Set exercise
Repeat the listing in full. Nothing may be added or left out.

Provided data
>>>>>
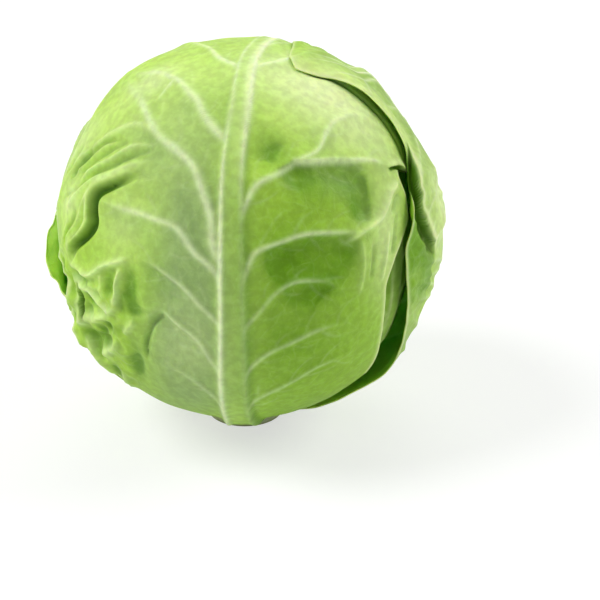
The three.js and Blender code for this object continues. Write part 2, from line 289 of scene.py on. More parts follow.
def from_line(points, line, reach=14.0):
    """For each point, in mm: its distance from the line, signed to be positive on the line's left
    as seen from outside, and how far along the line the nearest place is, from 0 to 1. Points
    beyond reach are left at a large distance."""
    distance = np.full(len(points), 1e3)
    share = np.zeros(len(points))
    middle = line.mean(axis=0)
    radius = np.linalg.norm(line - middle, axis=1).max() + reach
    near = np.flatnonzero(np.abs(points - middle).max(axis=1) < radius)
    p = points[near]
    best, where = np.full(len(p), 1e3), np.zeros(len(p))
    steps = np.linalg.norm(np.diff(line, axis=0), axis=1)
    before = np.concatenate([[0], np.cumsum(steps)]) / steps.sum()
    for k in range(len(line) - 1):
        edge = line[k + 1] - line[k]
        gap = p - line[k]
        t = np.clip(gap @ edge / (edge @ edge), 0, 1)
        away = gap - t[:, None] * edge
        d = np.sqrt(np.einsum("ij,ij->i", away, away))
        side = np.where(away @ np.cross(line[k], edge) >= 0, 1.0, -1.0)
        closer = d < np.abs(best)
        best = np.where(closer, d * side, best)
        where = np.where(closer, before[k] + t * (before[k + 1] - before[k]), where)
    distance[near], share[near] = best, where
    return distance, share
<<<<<
Exercise result
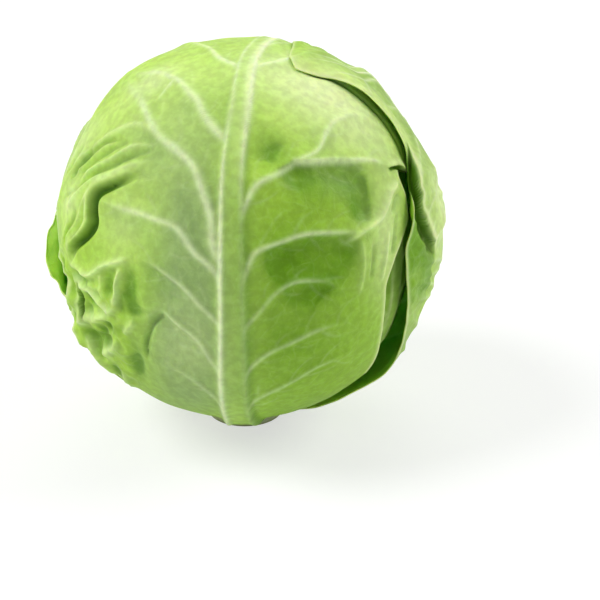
The three.js and Blender code for this object continues. Write part 2, from line 289 of scene.py on. More parts follow.
def from_line(points, line, reach=14.0):
    """For each point, in mm: its distance from the line, signed to be positive on the line's left
    as seen from outside, and how far along the line the nearest place is, from 0 to 1. Points
    beyond reach are left at a large distance."""
    distance = np.full(len(points), 1e3)
    share = np.zeros(len(points))
    middle = line.mean(axis=0)
    radius = np.linalg.norm(line - middle, axis=1).max() + reach
    near = np.flatnonzero(np.abs(points - middle).max(axis=1) < radius)
    p = points[near]
    best, where = np.full(len(p), 1e3), np.zeros(len(p))
    steps = np.linalg.norm(np.diff(line, axis=0), axis=1)
    before = np.concatenate([[0], np.cumsum(steps)]) / steps.sum()
    for k in range(len(line) - 1):
        edge = line[k + 1] - line[k]
        gap = p - line[k]
        t = np.clip(gap @ edge / (edge @ edge), 0, 1)
        away = gap - t[:, None] * edge
        d = np.sqrt(np.einsum("ij,ij->i", away, away))
        side = np.where(away @ np.cross(line[k], edge) >= 0, 1.0, -1.0)
        closer = d < np.abs(best)
        best = np.where(closer, d * side, best)
        where = np.where(closer, before[k] + t * (before[k + 1] - before[k]), where)
    distance[near], share[near] = best, where
    return distance, share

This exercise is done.